One reason why this model is recommended is because it consists of seven categories (represented by the seven different patterns in Figure 3-2). George Miller, in his classical paper The magical number seven, plus or minus two: Some limits on our capacity for processing information argued that we are capable of handling simultaneously only seven categories (give or take a couple).2 Being average people, then, seven categories are just about right for us.

Did it work as a synthesis? Indeed, we think, it did. Our future will be determined, as has our past, by the complex interaction among those three vast spheres. Futurists differ, however, in the relative emphasis on those three spheres.

Some argue that the ecosphere will become more important in the future than it has been in the past. Let us call this the ecosphere-as-cause scenario. Within this camp, there are pessimists and optimists. The pessimists, for example, the Club of Rome in their book The Limits to Growth, argue that we are going to destroy our civilization by using up our natural non-renewable resources. The optimists, for example, the GAMMA Group, to which I belong, in our book The Conserver Society argue that we can eke out those resources for considerably longer by conservation policies.3

Some argue that the sociosphere will be relatively more important in the future. Let us call this the sociosphere-as-cause scenario. Once again, we have the pessimists and the optimists. The pessimists, all the way from Thomas Malthus to Paul Ehrlich, argue that the primary problem is one of over-population. The optimists are the advocates of capitalism and communism and - a third option for the Third World - the New International Economic Order, who argue that those people can be organized into productive systems which will generate the wealth to sustain them.4

Some argue that the technosphere will be relatively more important in the future.

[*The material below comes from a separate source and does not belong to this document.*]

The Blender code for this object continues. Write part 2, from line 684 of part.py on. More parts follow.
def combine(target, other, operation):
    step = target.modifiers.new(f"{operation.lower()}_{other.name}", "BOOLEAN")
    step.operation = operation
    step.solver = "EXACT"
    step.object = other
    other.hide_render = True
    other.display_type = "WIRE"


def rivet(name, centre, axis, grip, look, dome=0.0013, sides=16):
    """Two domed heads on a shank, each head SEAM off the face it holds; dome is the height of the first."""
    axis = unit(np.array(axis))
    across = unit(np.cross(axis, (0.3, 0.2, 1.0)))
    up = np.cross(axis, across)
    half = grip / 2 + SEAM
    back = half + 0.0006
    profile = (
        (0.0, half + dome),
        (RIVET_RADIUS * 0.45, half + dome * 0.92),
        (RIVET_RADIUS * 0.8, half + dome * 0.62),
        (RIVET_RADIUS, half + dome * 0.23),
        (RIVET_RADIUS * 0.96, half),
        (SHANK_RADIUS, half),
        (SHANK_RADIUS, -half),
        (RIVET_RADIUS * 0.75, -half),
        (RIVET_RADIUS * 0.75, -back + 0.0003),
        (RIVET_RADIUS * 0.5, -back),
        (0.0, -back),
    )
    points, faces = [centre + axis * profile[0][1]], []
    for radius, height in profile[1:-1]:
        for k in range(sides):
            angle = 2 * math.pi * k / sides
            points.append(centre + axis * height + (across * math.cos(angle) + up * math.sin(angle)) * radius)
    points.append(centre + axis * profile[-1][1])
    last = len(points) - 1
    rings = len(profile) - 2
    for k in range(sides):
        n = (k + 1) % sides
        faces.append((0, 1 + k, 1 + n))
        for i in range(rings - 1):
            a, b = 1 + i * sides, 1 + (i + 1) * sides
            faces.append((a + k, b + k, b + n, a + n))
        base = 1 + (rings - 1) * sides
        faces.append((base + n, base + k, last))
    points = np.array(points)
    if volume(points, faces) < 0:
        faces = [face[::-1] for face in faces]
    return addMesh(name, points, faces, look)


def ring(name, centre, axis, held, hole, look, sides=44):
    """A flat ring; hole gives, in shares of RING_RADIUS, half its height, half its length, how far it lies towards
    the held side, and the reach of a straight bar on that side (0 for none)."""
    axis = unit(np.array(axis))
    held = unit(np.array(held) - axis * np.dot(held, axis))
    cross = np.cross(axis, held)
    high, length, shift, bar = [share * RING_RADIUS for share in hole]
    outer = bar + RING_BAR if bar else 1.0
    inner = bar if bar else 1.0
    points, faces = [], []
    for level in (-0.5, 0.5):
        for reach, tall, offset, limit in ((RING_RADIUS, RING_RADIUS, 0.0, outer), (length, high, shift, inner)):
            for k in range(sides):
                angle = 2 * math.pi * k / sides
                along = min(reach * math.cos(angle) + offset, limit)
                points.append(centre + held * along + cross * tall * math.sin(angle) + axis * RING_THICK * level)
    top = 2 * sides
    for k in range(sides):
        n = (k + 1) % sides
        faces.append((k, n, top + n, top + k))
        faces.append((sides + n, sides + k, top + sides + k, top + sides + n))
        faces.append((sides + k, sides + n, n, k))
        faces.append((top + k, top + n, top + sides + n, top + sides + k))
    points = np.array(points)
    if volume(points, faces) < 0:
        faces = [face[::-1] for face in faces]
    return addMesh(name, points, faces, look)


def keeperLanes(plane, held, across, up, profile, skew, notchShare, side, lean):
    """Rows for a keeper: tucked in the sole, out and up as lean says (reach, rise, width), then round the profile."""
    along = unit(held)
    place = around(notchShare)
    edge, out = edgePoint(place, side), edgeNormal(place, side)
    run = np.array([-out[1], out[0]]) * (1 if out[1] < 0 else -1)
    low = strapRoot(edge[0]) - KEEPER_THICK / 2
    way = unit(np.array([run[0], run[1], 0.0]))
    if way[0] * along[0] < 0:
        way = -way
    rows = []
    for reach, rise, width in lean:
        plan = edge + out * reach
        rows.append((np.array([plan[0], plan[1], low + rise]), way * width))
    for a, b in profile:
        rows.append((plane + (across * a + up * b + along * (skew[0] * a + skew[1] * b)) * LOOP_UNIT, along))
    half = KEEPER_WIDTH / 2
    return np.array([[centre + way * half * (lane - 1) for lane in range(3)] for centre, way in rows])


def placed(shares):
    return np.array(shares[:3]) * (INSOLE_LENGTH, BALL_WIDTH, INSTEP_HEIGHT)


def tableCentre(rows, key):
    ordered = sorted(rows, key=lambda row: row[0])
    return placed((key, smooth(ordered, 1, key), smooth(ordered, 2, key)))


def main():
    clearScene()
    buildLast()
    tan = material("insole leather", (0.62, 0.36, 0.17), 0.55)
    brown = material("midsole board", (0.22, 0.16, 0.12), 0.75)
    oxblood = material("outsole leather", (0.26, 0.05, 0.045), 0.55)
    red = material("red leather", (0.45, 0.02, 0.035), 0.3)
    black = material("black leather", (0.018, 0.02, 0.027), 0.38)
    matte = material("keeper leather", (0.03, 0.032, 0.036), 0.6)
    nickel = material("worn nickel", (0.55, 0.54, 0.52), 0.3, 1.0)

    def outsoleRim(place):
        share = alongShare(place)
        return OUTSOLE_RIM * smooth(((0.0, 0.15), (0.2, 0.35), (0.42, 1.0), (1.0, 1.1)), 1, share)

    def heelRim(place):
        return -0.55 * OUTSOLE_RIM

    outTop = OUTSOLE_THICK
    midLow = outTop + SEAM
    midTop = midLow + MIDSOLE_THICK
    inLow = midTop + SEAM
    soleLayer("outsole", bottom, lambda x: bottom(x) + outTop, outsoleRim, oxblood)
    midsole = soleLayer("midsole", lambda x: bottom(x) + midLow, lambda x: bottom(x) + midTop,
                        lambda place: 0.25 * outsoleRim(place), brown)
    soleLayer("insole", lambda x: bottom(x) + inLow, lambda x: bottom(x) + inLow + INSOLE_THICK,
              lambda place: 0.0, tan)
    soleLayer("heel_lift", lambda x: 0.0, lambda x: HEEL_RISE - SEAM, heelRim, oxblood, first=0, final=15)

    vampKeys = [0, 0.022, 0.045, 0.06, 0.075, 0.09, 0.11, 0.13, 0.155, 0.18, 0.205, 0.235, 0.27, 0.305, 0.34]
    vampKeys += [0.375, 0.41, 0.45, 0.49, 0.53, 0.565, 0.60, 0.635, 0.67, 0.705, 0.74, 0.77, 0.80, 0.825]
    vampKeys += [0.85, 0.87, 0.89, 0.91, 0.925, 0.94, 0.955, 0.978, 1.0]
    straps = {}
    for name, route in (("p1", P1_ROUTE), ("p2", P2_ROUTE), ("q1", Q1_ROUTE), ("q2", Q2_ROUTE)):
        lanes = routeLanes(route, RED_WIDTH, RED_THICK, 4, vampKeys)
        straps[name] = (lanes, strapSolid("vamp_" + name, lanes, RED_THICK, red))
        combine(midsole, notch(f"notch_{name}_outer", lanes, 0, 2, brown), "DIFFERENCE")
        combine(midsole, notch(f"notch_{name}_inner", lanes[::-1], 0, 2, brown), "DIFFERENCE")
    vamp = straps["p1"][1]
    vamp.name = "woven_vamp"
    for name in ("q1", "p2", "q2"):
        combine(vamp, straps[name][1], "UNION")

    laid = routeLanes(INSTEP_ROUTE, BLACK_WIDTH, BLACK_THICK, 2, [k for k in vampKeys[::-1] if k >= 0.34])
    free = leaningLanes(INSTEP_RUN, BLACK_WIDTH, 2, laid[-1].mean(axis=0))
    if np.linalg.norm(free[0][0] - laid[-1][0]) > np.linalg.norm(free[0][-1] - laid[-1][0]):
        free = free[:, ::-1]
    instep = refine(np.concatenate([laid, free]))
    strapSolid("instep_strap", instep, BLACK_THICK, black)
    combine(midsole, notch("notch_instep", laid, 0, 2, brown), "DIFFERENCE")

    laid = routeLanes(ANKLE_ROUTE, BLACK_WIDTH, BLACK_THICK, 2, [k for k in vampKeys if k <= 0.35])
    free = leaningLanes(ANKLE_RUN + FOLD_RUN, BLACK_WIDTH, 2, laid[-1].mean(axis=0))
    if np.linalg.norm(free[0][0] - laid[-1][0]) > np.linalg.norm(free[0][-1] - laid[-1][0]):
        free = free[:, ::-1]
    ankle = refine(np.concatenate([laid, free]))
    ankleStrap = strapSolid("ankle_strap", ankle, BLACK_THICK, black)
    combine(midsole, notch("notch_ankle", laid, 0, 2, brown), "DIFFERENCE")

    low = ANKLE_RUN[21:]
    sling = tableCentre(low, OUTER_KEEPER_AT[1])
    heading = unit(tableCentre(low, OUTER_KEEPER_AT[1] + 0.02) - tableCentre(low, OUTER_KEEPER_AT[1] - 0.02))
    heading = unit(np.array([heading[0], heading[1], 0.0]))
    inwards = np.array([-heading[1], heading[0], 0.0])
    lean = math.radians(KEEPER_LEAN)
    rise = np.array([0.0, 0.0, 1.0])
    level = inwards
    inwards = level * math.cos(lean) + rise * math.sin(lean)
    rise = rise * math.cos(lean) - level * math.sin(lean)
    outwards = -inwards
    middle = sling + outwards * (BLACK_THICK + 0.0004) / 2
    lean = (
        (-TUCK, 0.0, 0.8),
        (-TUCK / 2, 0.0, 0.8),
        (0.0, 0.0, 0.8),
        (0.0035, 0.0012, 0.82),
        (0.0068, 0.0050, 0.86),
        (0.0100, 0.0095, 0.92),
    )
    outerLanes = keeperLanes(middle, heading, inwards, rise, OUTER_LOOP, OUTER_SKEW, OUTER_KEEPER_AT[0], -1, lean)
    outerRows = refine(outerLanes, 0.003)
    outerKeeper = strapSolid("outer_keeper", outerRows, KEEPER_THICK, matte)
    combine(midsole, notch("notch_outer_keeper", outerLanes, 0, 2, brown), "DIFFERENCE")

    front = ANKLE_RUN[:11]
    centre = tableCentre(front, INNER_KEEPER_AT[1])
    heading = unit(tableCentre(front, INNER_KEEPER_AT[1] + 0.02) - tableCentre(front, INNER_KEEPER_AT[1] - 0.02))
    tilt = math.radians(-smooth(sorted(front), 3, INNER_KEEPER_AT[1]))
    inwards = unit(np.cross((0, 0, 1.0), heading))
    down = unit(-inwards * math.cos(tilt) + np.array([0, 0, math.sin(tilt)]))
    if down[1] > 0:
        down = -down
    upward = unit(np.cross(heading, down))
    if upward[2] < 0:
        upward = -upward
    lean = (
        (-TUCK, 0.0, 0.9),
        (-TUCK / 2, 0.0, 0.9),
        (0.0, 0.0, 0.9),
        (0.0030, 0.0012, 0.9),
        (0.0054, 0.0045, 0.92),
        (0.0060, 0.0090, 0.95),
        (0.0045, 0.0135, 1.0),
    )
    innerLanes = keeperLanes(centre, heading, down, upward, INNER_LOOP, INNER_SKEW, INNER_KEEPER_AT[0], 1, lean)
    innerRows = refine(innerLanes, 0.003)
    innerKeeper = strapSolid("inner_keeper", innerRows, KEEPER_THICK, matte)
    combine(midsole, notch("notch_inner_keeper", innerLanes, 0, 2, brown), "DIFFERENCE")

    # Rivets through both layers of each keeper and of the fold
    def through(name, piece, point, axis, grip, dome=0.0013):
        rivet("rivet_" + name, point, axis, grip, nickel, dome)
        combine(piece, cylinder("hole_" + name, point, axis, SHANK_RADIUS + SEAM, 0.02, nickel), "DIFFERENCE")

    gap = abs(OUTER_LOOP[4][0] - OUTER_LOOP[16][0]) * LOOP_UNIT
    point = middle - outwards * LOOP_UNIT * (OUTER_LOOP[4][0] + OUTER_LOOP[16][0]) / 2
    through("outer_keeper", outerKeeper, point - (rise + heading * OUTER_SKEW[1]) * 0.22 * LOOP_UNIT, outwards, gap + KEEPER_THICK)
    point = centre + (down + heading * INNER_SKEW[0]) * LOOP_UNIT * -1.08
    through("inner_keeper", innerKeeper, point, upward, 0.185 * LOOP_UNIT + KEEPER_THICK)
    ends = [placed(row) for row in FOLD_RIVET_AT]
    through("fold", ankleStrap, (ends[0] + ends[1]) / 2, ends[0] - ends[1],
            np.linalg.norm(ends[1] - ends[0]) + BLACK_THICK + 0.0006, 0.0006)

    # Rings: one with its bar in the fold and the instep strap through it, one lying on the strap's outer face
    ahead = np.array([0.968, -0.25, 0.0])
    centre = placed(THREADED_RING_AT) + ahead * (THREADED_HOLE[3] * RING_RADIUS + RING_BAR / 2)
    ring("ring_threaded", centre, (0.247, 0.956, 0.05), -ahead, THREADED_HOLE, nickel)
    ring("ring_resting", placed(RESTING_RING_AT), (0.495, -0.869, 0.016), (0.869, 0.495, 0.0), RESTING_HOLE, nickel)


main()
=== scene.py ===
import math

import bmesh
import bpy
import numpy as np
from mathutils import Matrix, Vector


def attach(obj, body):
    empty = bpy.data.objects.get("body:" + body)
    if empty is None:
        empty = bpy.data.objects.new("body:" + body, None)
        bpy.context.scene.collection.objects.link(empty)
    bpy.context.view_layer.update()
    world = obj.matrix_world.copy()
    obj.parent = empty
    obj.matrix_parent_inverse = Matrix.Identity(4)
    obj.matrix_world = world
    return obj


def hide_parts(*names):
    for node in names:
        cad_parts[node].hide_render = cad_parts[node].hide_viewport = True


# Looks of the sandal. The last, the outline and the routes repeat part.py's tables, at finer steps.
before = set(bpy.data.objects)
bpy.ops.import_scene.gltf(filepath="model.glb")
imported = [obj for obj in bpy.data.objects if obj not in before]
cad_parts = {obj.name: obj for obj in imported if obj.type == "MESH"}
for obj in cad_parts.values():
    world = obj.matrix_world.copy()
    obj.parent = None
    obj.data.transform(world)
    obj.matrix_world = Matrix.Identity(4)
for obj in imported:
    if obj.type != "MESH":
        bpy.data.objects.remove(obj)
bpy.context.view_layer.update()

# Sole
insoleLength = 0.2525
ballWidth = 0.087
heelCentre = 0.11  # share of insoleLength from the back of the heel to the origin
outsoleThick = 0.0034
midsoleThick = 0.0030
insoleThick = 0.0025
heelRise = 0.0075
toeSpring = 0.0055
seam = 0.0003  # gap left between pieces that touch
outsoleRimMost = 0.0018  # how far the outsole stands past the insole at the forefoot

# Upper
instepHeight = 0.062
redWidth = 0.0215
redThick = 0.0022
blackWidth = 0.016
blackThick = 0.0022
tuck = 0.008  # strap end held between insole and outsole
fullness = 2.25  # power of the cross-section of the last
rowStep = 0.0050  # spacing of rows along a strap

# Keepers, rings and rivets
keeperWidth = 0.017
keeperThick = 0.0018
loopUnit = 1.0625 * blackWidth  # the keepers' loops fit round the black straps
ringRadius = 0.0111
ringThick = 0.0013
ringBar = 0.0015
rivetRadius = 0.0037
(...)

Let us call this the technosphere-as-cause scenario. Once again, as always, the pessimists and the optimists. The optimists (for example, R. Buckminster Fuller in his book Utopia or Oblivion), argue that, through technology, each of us can live as kings lived in the last century. The pessimists (for example, Jacques Ellul in his book The Technological Society) argue that technology is not only not a solution but is part of the problem.5

Within each pessimist camp, there is, of course, the no-future future. The ecosphere-as-cause doomsday scenario is that we will wipe ourselves out by using up our natural resources; the sociosphere-as-cause scenario is that we will destroy our-selves by over-populating our planet; the technosphere-as-cause scenario is that we will blow our planet up with nuclear weapons. In The Hollow Men, T. S. Eliot predicts

This is the way the world ends Not with a bang but a whimper.
Doom-sayers offer us a choice between two whimpers and a bang.



1   Herbert A. Simon. The Sciences of the Artificial. Cambridge, Massachusetts: MIT Press, 1969.

2   George A. Miller, The magical number seven, plus or minus two: Some limits on our capacity for processing information. Psychological Review, 1956, 63, Pages 81-97.

3   Donella H. Meadows, Dennis L. Meadows, Jorgen Randers & William W. Behrens 111, The Limits to Growth. New York: New American Library, 1972.

Kimon Valaskakis, Peter S. Sindell, J. Graham Smith & Iris Fitzpatrick-Martin, The Conserver Society: A Workable Alternative for the Future. New York: Harper & Row, 1979.

4   The capitalist and communist literatures are voluminious and ubiuitous. The literature advocating a New International Economic Order - a third option for the Third World - is less extensive and less familiar. The following books can serve as a starter set: Willy Brandt, North-South: A Programme for Survival. Saint-Amand, France: Edi-tions Gaillimard, 1980. Johan Galtung, Towards Self-reliance and Global Interdependence. Ottawa: Department of Environment, 1978.

5   Jacques Ellul, The Technological Society. New York: Knopf, 1964.

R. Buckminster Fuller, Utopia or Oblivion. New York: Bantam, 1969.